What you should do =
Repeat verbatim, and only, the lines of the data below, beginning at the line that contains "[0, 1, 2, 3].forEach((index)" and stopping after the line that contains "before = set(bpy.data.objects)".
* Start *
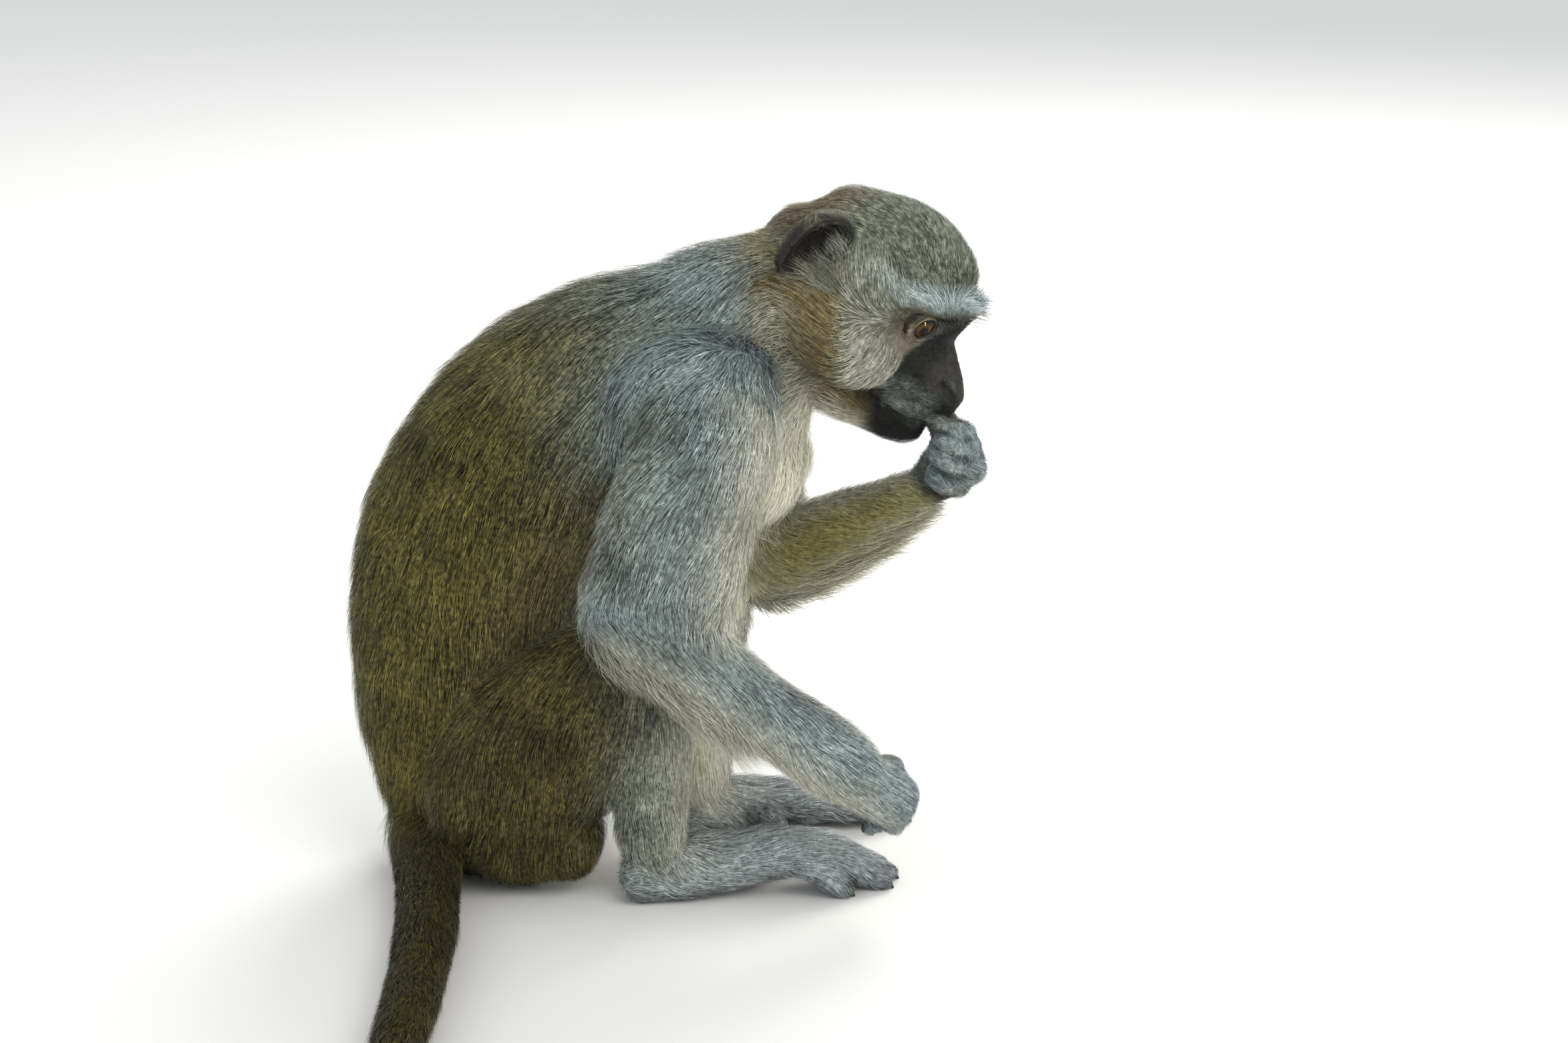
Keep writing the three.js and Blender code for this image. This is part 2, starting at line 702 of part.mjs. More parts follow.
addNode("trunk", "rump", "olive", [0, 0, 0], { shapes: torsoShapes, keep: [below(cuts.waist)] });
addNode("trunk", "abdomen", "olive", [-16, 0, 84], {
  shapes: torsoShapes,
  keep: [above(cuts.waist), below(cuts.ribs)],
});
addNode("trunk", "chest", "grey", [10, 0, 166], {
  shapes: torsoShapes,
  keep: [above(cuts.ribs), below(cuts.collar)],
  meets: [...headShapes, ...jawShapes],
});
addNode("head", "neck", "grey", cuts.collar.at, {
  shapes: torsoShapes,
  keep: [above(cuts.collar)],
  meets: [...headShapes, ...jawShapes],
});
addNode("head", "head", "olive", HEAD.at, {
  shapes: [...headShapes, ...lids],
  tufts: headLocks,
  clear: [...torsoShapes, ...jawShapes, ...ear("right").shapes, ...ear("left").shapes],
  cut: [...sockets, ...nostrils],
});
addNode("head", "jaw", "face", HEAD.at, { shapes: jawShapes, meets: headShapes });

["right", "left"].forEach((name) => {
  const made = ear(name);
  addNode("head", `${name}_ear`, "face", HEAD.at, {
    shapes: made.shapes,
    cut: made.cuts,
    meets: [...headShapes, ...torsoShapes],
  });
  addNode("head", `${name}_eye`, "eye", HEAD.at, {
    shapes: [ball(eyeCentre(name), [EYE.radius, EYE.radius, EYE.radius], inHead)],
  });
});

["right", "left"].forEach((name) => {
  const trunk = [...torsoShapes, ...headShapes];
  const palm = palmShape(name);
  addNode(`${name}_arm`, `${name}_upper_arm`, "grey", JOINT.shoulder[name], {
    shapes: upperArm[name],
    meets: trunk,
  });
  addNode(`${name}_arm`, `${name}_forearm`, "pale", JOINT.elbow[name], {
    shapes: forearm[name],
    tufts: forearmLocks(name),
    clear: [...trunk, ...upperArm[name], ...thigh[name], ...shin[name], palm],
    meets: [...trunk, ...upperArm[name]],
  });
  addNode(`${name}_arm`, `${name}_hand`, "grey", JOINT.wrist[name], {
    shapes: [palm],
    meets: [...forearm[name], ...jawShapes, ...headShapes],
  });
  const digits = [];
  fingerNames.forEach((finger, index) => {
    const shape = fingerShape(name, index);
    addNode(`${name}_arm`, `${name}_${finger}_finger`, "grey", JOINT.knuckles[name], {
      shapes: [shape],
      meets: [palm, ...forearm[name], ...digits, ...headShapes, ...jawShapes],
    });
    digits.push(shape);
  });
  addNode(`${name}_arm`, `${name}_thumb`, "grey", JOINT.wrist[name], {
    shapes: [thumbShape(name)],
    meets: [palm, ...forearm[name], ...digits, ...headShapes, ...jawShapes],
  });
});

["right", "left"].forEach((name) => {
  const arm = [...upperArm[name], ...forearm[name]];
  const foot = footShape(name);
  const opposite = name === "left" ? thigh.right : [];
  addNode(`${name}_leg`, `${name}_thigh`, "olive", JOINT.hip[name], {
    shapes: thigh[name],
    tufts: thighLocks(name),
    clear: [...torsoShapes, ...arm, ...shin[name], foot, ...tailShapes],
    meets: [...torsoShapes, ...arm, ...opposite],
  });
  addNode(`${name}_leg`, `${name}_shin`, "pale", JOINT.knee[name], {
    shapes: shin[name],
    meets: [...torsoShapes, ...arm, ...thigh[name]],
  });
  addNode(`${name}_leg`, `${name}_foot`, "grey", JOINT.ankle[name], {
    shapes: [foot],
    meets: [...shin[name], ...thigh[name]],
  });
  addNode(`${name}_leg`, `${name}_hallux`, "skin", JOINT.heel[name], {
    shapes: [halluxShape(name)],
    meets: [foot, ...shin[name]],
  });
  const toes = [];
  toeNames.forEach((toe, index) => {
    const shapes = toeShapes(name, index);
    addNode(`${name}_leg`, `${name}_${toe}_toe`, "grey", JOINT.heel[name], {
      shapes,
      meets: [foot, halluxShape(name), ...toes],
    });
    toes.push(...shapes);
  });
});

[0, 1, 2, 3].forEach((index) => {
  addNode("tail", `tail_${index + 1}`, "olive", tailPath[index * 3].slice(0, 3), {
    shapes: tailShapes,
    keep: tailLength(index),
    meets: index ? [] : [...torsoShapes, ...thigh.right, ...thigh.left],
  });
});

export default root;
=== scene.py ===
import json
import math

import bmesh
import bpy
import numpy as np
from mathutils import Matrix, Vector
from mathutils.kdtree import KDTree

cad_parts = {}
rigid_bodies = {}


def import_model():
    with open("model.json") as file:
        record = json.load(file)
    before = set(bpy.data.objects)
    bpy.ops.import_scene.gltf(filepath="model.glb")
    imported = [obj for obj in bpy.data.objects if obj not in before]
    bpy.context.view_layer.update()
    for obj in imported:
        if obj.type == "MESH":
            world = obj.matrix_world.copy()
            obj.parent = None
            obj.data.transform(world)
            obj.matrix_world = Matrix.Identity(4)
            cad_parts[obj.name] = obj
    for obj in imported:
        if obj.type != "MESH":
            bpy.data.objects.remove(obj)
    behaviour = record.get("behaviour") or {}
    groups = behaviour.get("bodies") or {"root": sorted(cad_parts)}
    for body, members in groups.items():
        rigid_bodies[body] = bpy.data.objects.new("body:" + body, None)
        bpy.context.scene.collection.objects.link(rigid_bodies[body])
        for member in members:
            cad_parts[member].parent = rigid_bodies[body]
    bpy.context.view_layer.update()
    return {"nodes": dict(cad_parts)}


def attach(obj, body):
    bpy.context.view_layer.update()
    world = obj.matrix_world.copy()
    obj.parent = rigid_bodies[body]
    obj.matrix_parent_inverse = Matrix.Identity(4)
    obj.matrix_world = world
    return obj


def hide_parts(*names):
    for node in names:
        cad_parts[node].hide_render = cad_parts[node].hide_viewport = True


# a sitting vervet monkey: one skin, its coat in fine strands, eyes, lids, claws and whiskers
# places and sizes are in millimetres in the dictionaries, and in metres once they are mesh

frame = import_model()
mm = 0.001
random = np.random.default_rng(4107)
sideOf = {"right": -1, "left": 1}


def smooth(low, high, value):
    share = np.clip((value - low) / (high - low), 0, 1)
    return share * share * (3 - 2 * share)


def unit(vectors):
    return vectors / np.maximum(np.linalg.norm(vectors, axis=-1, keepdims=True), 1e-9)


# the body in lengths: x, y, z, half width, half depth of the outside of the coat

head = {
    "at": (163, 0, 272),
    "pitch": 35,
    "yaw": -12,
}
headPlace = (
    Matrix.Translation(head["at"])
    @ Matrix.Rotation(math.radians(head["yaw"]), 4, "Z")
    @ Matrix.Rotation(math.radians(head["pitch"]), 4, "Y")
)

trunk = {
    "torso": {
        "stations": [(-9, 0, 22, 43, 43), (-15, 0, 48, 47, 49), (-18, 0, 80, 47, 54),
                     (-14, 0, 118, 49, 60), (2, 0, 158, 53, 69.5), (35, 0, 203, 54, 68.5),
                     (82, 0, 228, 50, 64), (108, 0, 248, 42, 53), (128, 0, 259, 38, 48),
                     (148, -1, 263, 34, 41)],
        "coat": 7.5, "hair": 19, "lift": 0.3, "lie": (-1, 0, 0, -0.85),
    },
    "chestFront": {
        "stations": [(96, 0, 196, 36, 38), (112, 0, 200, 37, 38), (124, 0, 205, 28, 30)],
        "coat": 8, "hair": 23, "lift": 0.3, "lie": (0, -0.2, 0, -1),
    },
    "rightShoulder": {
        "stations": [(58, -33, 214, 20, 24), (78, -38, 226, 25, 36), (100, -44, 237, 24, 30),
                     (118, -44, 238, 17, 22)],
        "coat": 6.5, "hair": 18, "lift": 0.3, "lie": (-0.2, -0.5, 0, -1),
    },
    "leftShoulder": {
        "stations": [(62, 33, 210, 20, 24), (84, 38, 222, 25, 36), (106, 43, 232, 24, 30),
                     (122, 42, 232, 17, 20)],
        "coat": 6.5, "hair": 18, "lift": 0.3, "lie": (-0.2, -0.5, 0, -1),
    },
}

arms = {
    "rightUpperArm": {
        "stations": [(100, -55, 229, 25, 33), (89, -68, 200, 23, 35), (79.5, -80, 168, 20, 36.5),
                     (73.5, -86, 150, 18, 38.5)],
        "coat": 6, "hair": 16, "lift": 0.3, "lie": (1, -0.25, 0, -0.3),
    },
    "leftUpperArm": {
        "stations": [(112, 50, 216, 23, 33), (115, 57, 184, 22, 27), (116, 61, 155, 21, 25),
                     (114, 63, 130, 20, 23)],
        "coat": 6, "hair": 16, "lift": 0.3, "lie": (1, -0.25, 0, -0.3),
    },
    "rightForearm": {
        "stations": [(50, -91, 150, 17, 14.5), (75.5, -90, 137, 19, 18.5),
                     (100, -87, 120, 18.5, 19), (119, -84, 104.5, 17, 18.5),
                     (140, -79, 86.5, 16.5, 20), (160, -76, 70.5, 16.5, 19)],
        "coat": 4, "hair": 11, "lift": 0.27, "lie": (1, 0, 0, -0.25),
    },
    "leftForearm": {
        "stations": [(116, 62, 126, 20, 23), (146, 46, 145, 18, 21), (170, 32, 161, 15, 16),
                     (190, 19, 175, 12.5, 12.5), (197, 15, 180, 12, 12)],
        "coat": 4, "hair": 11, "lift": 0.27, "lie": (1, 0, 0, -0.35),
    },
}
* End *
Output for this exercise =
[0, 1, 2, 3].forEach((index) => {
  addNode("tail", `tail_${index + 1}`, "olive", tailPath[index * 3].slice(0, 3), {
    shapes: tailShapes,
    keep: tailLength(index),
    meets: index ? [] : [...torsoShapes, ...thigh.right, ...thigh.left],
  });
});

export default root;
=== scene.py ===
import json
import math

import bmesh
import bpy
import numpy as np
from mathutils import Matrix, Vector
from mathutils.kdtree import KDTree

cad_parts = {}
rigid_bodies = {}


def import_model():
    with open("model.json") as file:
        record = json.load(file)
    before = set(bpy.data.objects)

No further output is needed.